MillenniumPost
Opinion

Professionalism in banking sector

Resolving NPA crisis must be a priority as banks are pivotal to economic changes

Shakespeare's line "neither a borrower nor a lender be, for loan oft loses both itself and friend," may sound cynical, but surely serve as a heads-up for the banking industry which is hit by the accumulation of non-performing assets, especially against long-term loans to the corporate sector. Between 2005-06 and 20016-17, NPAs in scheduled commercial banks and PSBs have registered a threefold increase from 3.3 to 9.6, and 3.7 to 11.7 per cent respectively. When foreign banks in India had a rise of less than 2 per cent, the old private sector banks reduced NPAs from 4.4 to 1.9 per cent during the same period. Interestingly, when loans to corporate sector amounted to 37 per cent of total credit, they also account for a lion's share of NPAs i.e., 73 per cent. By the end of 2017, the gross NPAs of all the banks amounted to Rs 8,40,958 crore in absolute numbers which is equivalent to annual budgets of a few state governments. A developing economy can ill-afford to squander the financial resources of such a huge magnitude.

NPAs against loans will erode the capital base of the banks and create a credit crunch.
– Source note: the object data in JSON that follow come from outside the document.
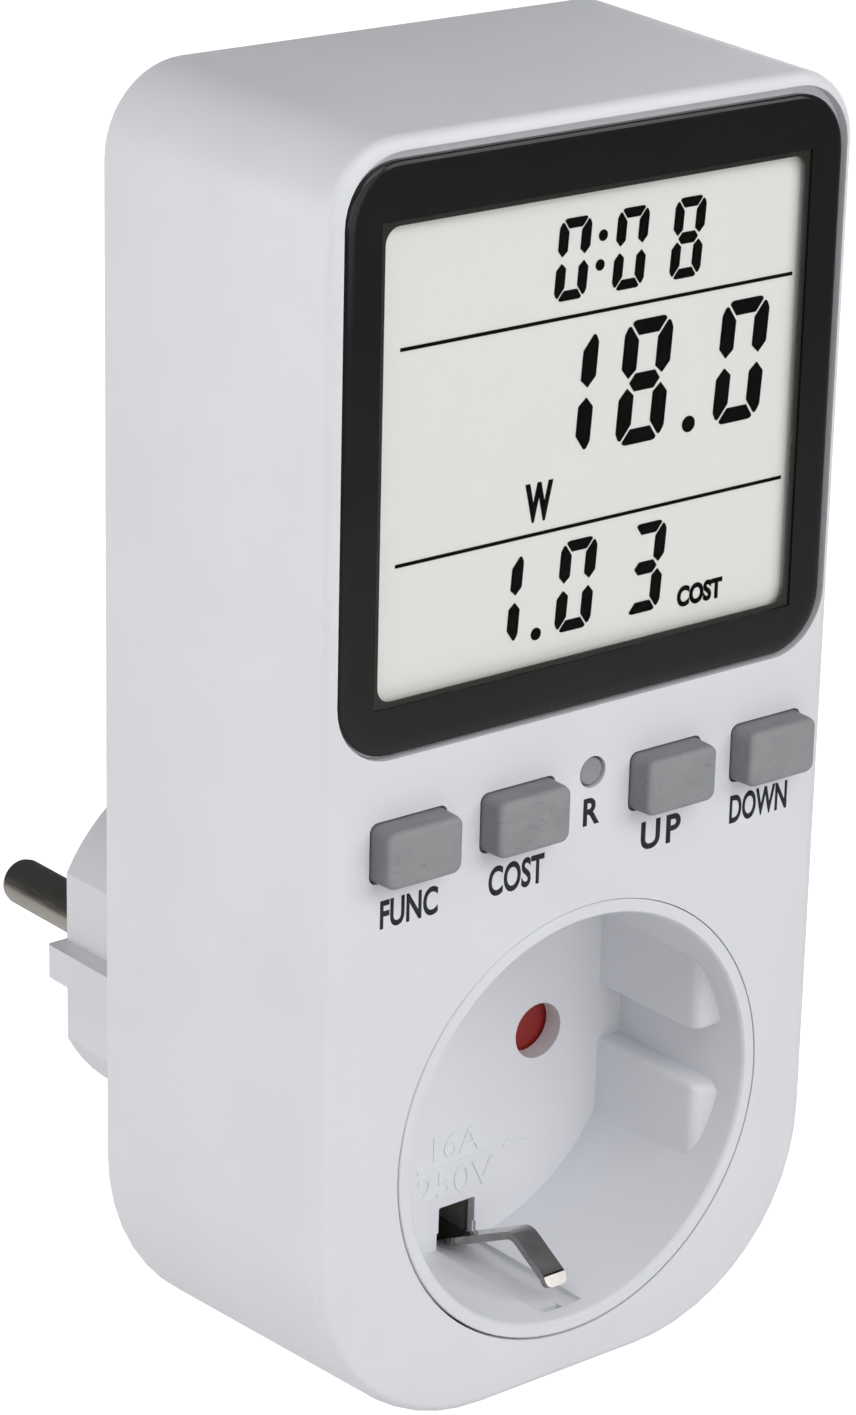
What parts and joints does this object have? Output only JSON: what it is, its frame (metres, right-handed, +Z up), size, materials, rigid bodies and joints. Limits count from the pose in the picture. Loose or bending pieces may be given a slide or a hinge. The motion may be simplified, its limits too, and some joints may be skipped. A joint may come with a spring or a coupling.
{
  "type": "plug in power meter",
  "caption": "Wall-plug energy meter with a rear plug, a front socket with a shutter and earth clips, a display window, function keys and a reset button.",
  "frame": {"origin": "centre of the plug's flat engaging face, on the axis that the plug and the front socket share", "axes": "+Y out of the plug face towards the wall and along the pins, +Z up the long side, +X to the right as one faces the display"},
  "size_m": [0.0608, 0.0803, 0.1227],
  "materials": {
    "white_plastic": "fine satin texture",
    "red_plastic": "gloss",
    "black_gloss": "high gloss",
    "black_plastic": "satin",
    "dark_olive": "printed film",
    "clear_acrylic": "clear",
    "lcd_glass": "reflective",
    "pink_silicone": "satin",
    "grey_rubber": "matte silicone",
    "circuit_board": "solder mask",
    "black_epoxy": "moulded",
    "yellow_case": "moulded",
    "blue_sleeve": "sleeved",
    "blue_lacquer": "lacquered",
    "fuse_ceramic": "fired",
    "resistor_body": "lacquered",
    "green_sleeve": "sleeved",
    "grey_ribbon": "satin",
    "manganin": "bright",
    "copper": "bright",
    "brass": "bright",
    "nickel": "nickel plated",
    "zinc_steel": "zinc plated",
    "silver_label": "foil label"
  },
  "bodies": {
    "housing": {"backup_battery": "green_sleeve", "case_screw_1": "zinc_steel", "case_screw_2": "zinc_steel", "case_screw_3": "zinc_steel", "case_screw_4": "zinc_steel", "contact_carrier": "black_plastic", "contact_live": "brass", "contact_neutral": "brass", "controller_chip": "black_epoxy", "display_bezel": "black_gloss", "display_board": "circuit_board", "display_mask": "dark_olive", "display_screw_1": "zinc_steel", "display_screw_2": "zinc_steel", "display_window": "clear_acrylic", "dropper_resistor": "resistor_body", "earth_link": "brass", "electrolytic_capacitor": "blue_sleeve", "front_housing": "white_plastic", "fuse": "fuse_ceramic", "keypad_mat": "grey_rubber", "lcd_holder": "black_plastic", "lcd_panel": "lcd_glass", "main_board": "circuit_board", "main_screw_1": "zinc_steel", "main_screw_2": "zinc_steel", "metering_chip": "black_epoxy", "neutral_strip": "copper", "pin_bridge": "black_plastic", "pin_live": "nickel", "pin_neutral": "nickel", "plug_earth_bottom": "nickel", "plug_earth_top": "nickel", "rating_label": "silver_label", "rear_cover": "white_plastic", "reset_switch": "black_epoxy", "ribbon_cable": "grey_ribbon", "shunt_strip": "manganin", "shutter_spring": "zinc_steel", "socket_insert": "white_plastic", "varistor": "blue_lacquer", "x2_capacitor": "yellow_case", "zebra_strip_bottom": "pink_silicone", "zebra_strip_top": "pink_silicone"},
    "child_shutter": {"child_shutter": "red_plastic"},
    "earth_clip_bottom": {"earth_clip_bottom": "nickel"},
    "earth_clip_top": {"earth_clip_top": "nickel"},
    "key_cost": {"key_cost": "grey_rubber"},
    "key_down": {"key_down": "grey_rubber"},
    "key_func": {"key_func": "grey_rubber"},
    "key_up": {"key_up": "grey_rubber"},
    "reset_button": {"reset_button": "grey_rubber"}
  },
  "joints": [
    {"name": "key_func_press", "type": "slide", "parent": "housing", "child": "key_func", "axis": [0, 1, 0], "range_m": [0, 0.001], "stiffness_N_per_m": 600},
    {"name": "key_cost_press", "type": "slide", "parent": "housing", "child": "key_cost", "axis": [0, 1, 0], "range_m": [0, 0.001], "stiffness_N_per_m": 600},
    {"name": "key_up_press", "type": "slide", "parent": "housing", "child": "key_up", "axis": [0, 1, 0], "range_m": [0, 0.001], "stiffness_N_per_m": 600},
    {"name": "key_down_press", "type": "slide", "parent": "housing", "child": "key_down", "axis": [0, 1, 0], "range_m": [0, 0.001], "stiffness_N_per_m": 600},
    {"name": "reset_press", "type": "slide", "parent": "housing", "child": "reset_button", "axis": [0, 1, 0], "range_m": [0, 0.0006], "stiffness_N_per_m": 600},
    {"name": "shutter_turn", "type": "hinge", "parent": "housing", "child": "child_shutter", "pos_m": [0, -0.0388, 0], "axis": [0, 1, 0], "range_deg": [0, 45], "stiffness_Nm_per_rad": 0.004},
    {"name": "earth_clip_top_flex", "type": "hinge", "parent": "housing", "child": "earth_clip_top", "pos_m": [0, -0.036, 0.0192], "axis": [-1, 0, 0], "range_deg": [0, 2.5], "stiffness_Nm_per_rad": 0.8},
    {"name": "earth_clip_bottom_flex", "type": "hinge", "parent": "housing", "child": "earth_clip_bottom", "pos_m": [0, -0.036, -0.0192], "axis": [1, 0, 0], "range_deg": [0, 4.8], "stiffness_Nm_per_rad": 0.8}
  ]
}
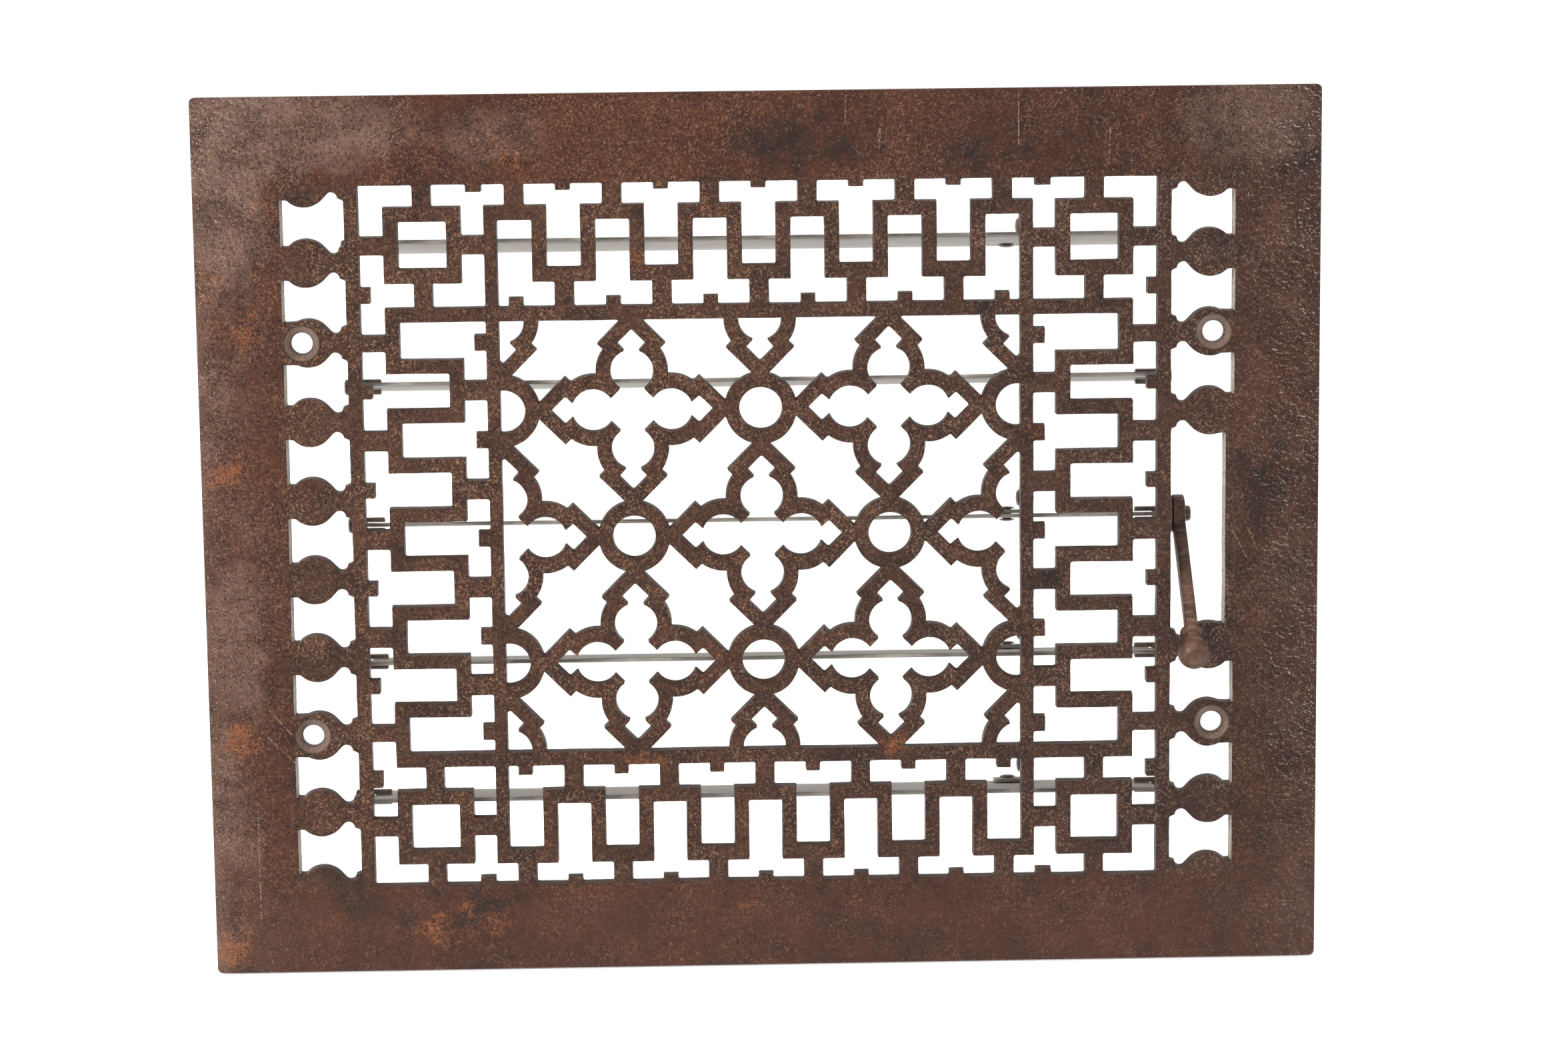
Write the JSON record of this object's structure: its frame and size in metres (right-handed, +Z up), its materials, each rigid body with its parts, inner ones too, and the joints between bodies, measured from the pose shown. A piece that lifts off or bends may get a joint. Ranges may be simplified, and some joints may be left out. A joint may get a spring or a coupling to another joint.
{
  "type": "louvred wall register",
  "caption": "Rectangular cast-iron wall register with a pierced key-and-quatrefoil face and a lever-worked louvre valve behind it.",
  "frame": {"origin": "middle of the face, on the flat back of the face plate that lies against the wall", "axes": "+X to the right along the long side, +Z up, +Y into the wall; the pierced face looks towards -Y"},
  "size_m": [0.3532, 0.0823, 0.2804],
  "materials": {
    "cast_iron_face": "rusty brown patina, matt, pitted",
    "sheet_steel": "dull zinc-coated sheet steel, stained, with a little rust",
    "steel_rod": "dark worn steel",
    "lever_iron": "hand-worn cast iron"
  },
  "bodies": {
    "frame": {"bottom_tie_bar": "sheet_steel", "face_plate": "cast_iron_face", "left_side_rail": "sheet_steel", "right_side_rail": "sheet_steel", "top_tie_bar": "sheet_steel", "valve_screw_1": "steel_rod", "valve_screw_2": "steel_rod", "valve_screw_3": "steel_rod", "valve_screw_4": "steel_rod"},
    "top_louvre": {"ear_rivet_1": "steel_rod", "left_trunnion_1": "steel_rod", "link_pin_1": "steel_rod", "louvre_blade_1": "sheet_steel", "louvre_ear_1": "sheet_steel", "right_trunnion_1": "steel_rod"},
    "upper_louvre": {"ear_rivet_2": "steel_rod", "left_trunnion_2": "steel_rod", "link_pin_2": "steel_rod", "louvre_blade_2": "sheet_steel", "louvre_ear_2": "sheet_steel", "right_trunnion_2": "steel_rod"},
    "middle_louvre": {"ear_rivet_3": "steel_rod", "left_trunnion_3": "steel_rod", "link_pin_3": "steel_rod", "louvre_blade_3": "sheet_steel", "louvre_ear_3": "sheet_steel", "lever_shaft": "steel_rod", "lever_arm": "lever_iron", "lever_knob": "lever_iron", "lever_set_screw": "steel_rod", "friction_washer": "steel_rod"},
    "lower_louvre": {"ear_rivet_4": "steel_rod", "left_trunnion_4": "steel_rod", "link_pin_4": "steel_rod", "louvre_blade_4": "sheet_steel", "louvre_ear_4": "sheet_steel", "right_trunnion_4": "steel_rod"},
    "bottom_louvre": {"ear_rivet_5": "steel_rod", "left_trunnion_5": "steel_rod", "link_pin_5": "steel_rod", "louvre_blade_5": "sheet_steel", "louvre_ear_5": "sheet_steel", "right_trunnion_5": "steel_rod"},
    "link": {"link_bar": "sheet_steel"}
  },
  "joints": [
    {"name": "lever_turn", "type": "hinge", "parent": "frame", "child": "middle_louvre", "pos_m": [0.1355, 0.0275, 0], "axis": [-1, 0, 0], "range_deg": [0, 78]},
    {"name": "top_louvre_turn", "type": "hinge", "parent": "frame", "child": "top_louvre", "pos_m": [0, 0.0275, 0.09], "axis": [-1, 0, 0], "range_deg": [0, 78]},
    {"name": "upper_louvre_turn", "type": "hinge", "parent": "frame", "child": "upper_louvre", "pos_m": [0, 0.0275, 0.045], "axis": [-1, 0, 0], "range_deg": [0, 78]},
    {"name": "lower_louvre_turn", "type": "hinge", "parent": "frame", "child": "lower_louvre", "pos_m": [0, 0.0275, -0.045], "axis": [-1, 0, 0], "range_deg": [0, 78]},
    {"name": "bottom_louvre_turn", "type": "hinge", "parent": "frame", "child": "bottom_louvre", "pos_m": [0, 0.0275, -0.09], "axis": [-1, 0, 0], "range_deg": [0, 78]},
    {"name": "link_turn", "type": "hinge", "parent": "middle_louvre", "child": "link", "pos_m": [0.08905, 0.05511, 0.00156], "axis": [-1, 0, 0], "range_deg": [-78, 0]}
  ],
  "couplings": [
    {"joint": "top_louvre_turn", "follows": "lever_turn", "ratio": 1},
    {"joint": "upper_louvre_turn", "follows": "lever_turn", "ratio": 1},
    {"joint": "lower_louvre_turn", "follows": "lever_turn", "ratio": 1},
    {"joint": "bottom_louvre_turn", "follows": "lever_turn", "ratio": 1},
    {"joint": "link_turn", "follows": "lever_turn", "ratio": -1}
  ]
}
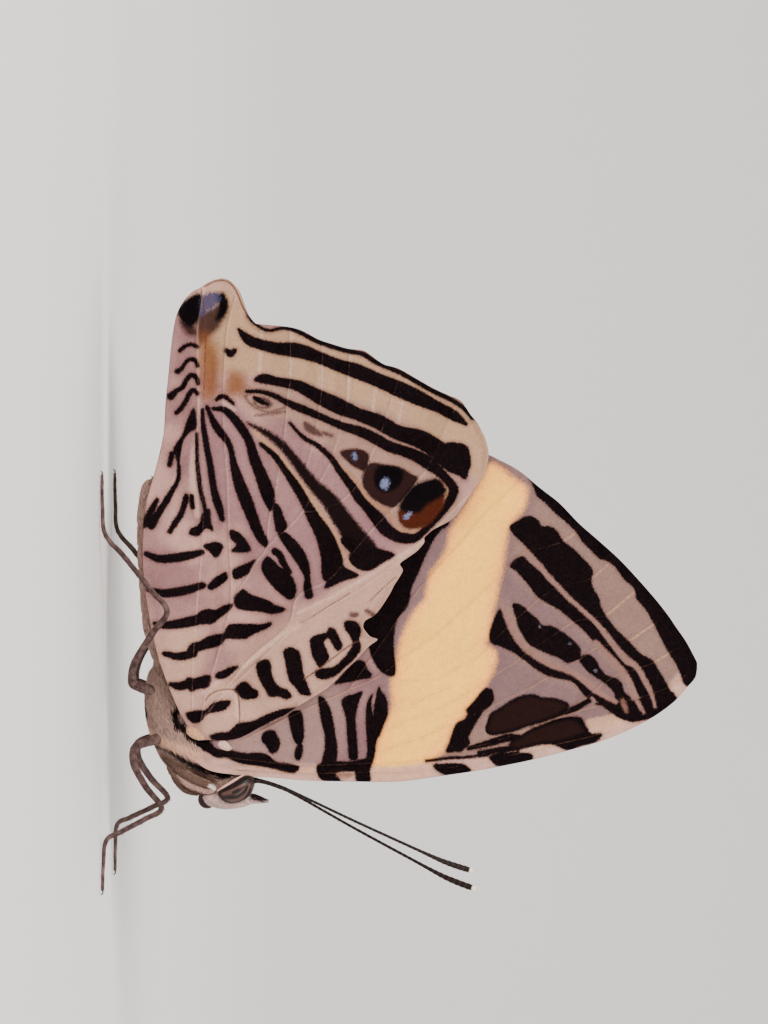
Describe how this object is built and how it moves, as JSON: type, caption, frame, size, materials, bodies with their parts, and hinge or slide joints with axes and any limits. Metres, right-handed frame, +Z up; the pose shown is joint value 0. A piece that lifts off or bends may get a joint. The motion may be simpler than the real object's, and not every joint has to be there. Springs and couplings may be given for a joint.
{
  "type": "dirce beauty butterfly",
  "caption": "Life-size butterfly model at rest on its feet, wings closed upright over the back, feelers forward.",
  "frame": {"origin": "on the floor, under the middle of the whole model's box", "axes": "+X forward towards the head, +Y to the animal's left, +Z up, away from the surface it rests on"},
  "size_m": [0.0422, 0.0146, 0.0408],
  "materials": {
    "wing_scales": "dull, with dark stripes",
    "forewing_scales": "dull, with a cream band",
    "body_fur": "short matt fur",
    "eye": "glossy, striped",
    "palp_scales": "matt",
    "horn": "satin",
    "antenna": "satin, ringed",
    "leg_scales": "matt"
  },
  "bodies": {
    "root": {"abdomen": "body_fur", "antenna_left": "antenna", "antenna_right": "antenna", "eye_left": "eye", "eye_right": "eye", "foreleg_left": "leg_scales", "foreleg_right": "leg_scales", "forewing_left": "forewing_scales", "forewing_right": "forewing_scales", "head": "body_fur", "hind_femur_left": "leg_scales", "hind_femur_right": "leg_scales", "hind_tarsus_left": "leg_scales", "hind_tarsus_right": "leg_scales", "hind_tibia_left": "leg_scales", "hind_tibia_right": "leg_scales", "hindwing_left": "wing_scales", "hindwing_right": "wing_scales", "mid_femur_left": "leg_scales", "mid_femur_right": "leg_scales", "mid_tarsus_left": "leg_scales", "mid_tarsus_right": "leg_scales", "mid_tibia_left": "leg_scales", "mid_tibia_right": "leg_scales", "palp_left": "palp_scales", "palp_right": "palp_scales", "proboscis": "horn", "thorax": "body_fur"}
  },
  "joints": []
}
Asset-liability mismatch in banks i.e., advances being disproportionately higher than the deposits, is a prime consequence of NPAs which adversely affects depositor's trust and leads to withdrawal of deposits in the long run. Such an eventuality would lead to a low rate of advances at high rates of interest discouraging entrepreneurship. It appears that in the race for quick profits professionalism gave in to ambition, compromising larger concerns of the economy. Banks do not seem to have learnt lessons from the economic meltdown of 2008 in the US and the west which largely was a result of 'mispricing' of loans and reliance on dubious assets in search of high profits with low risk.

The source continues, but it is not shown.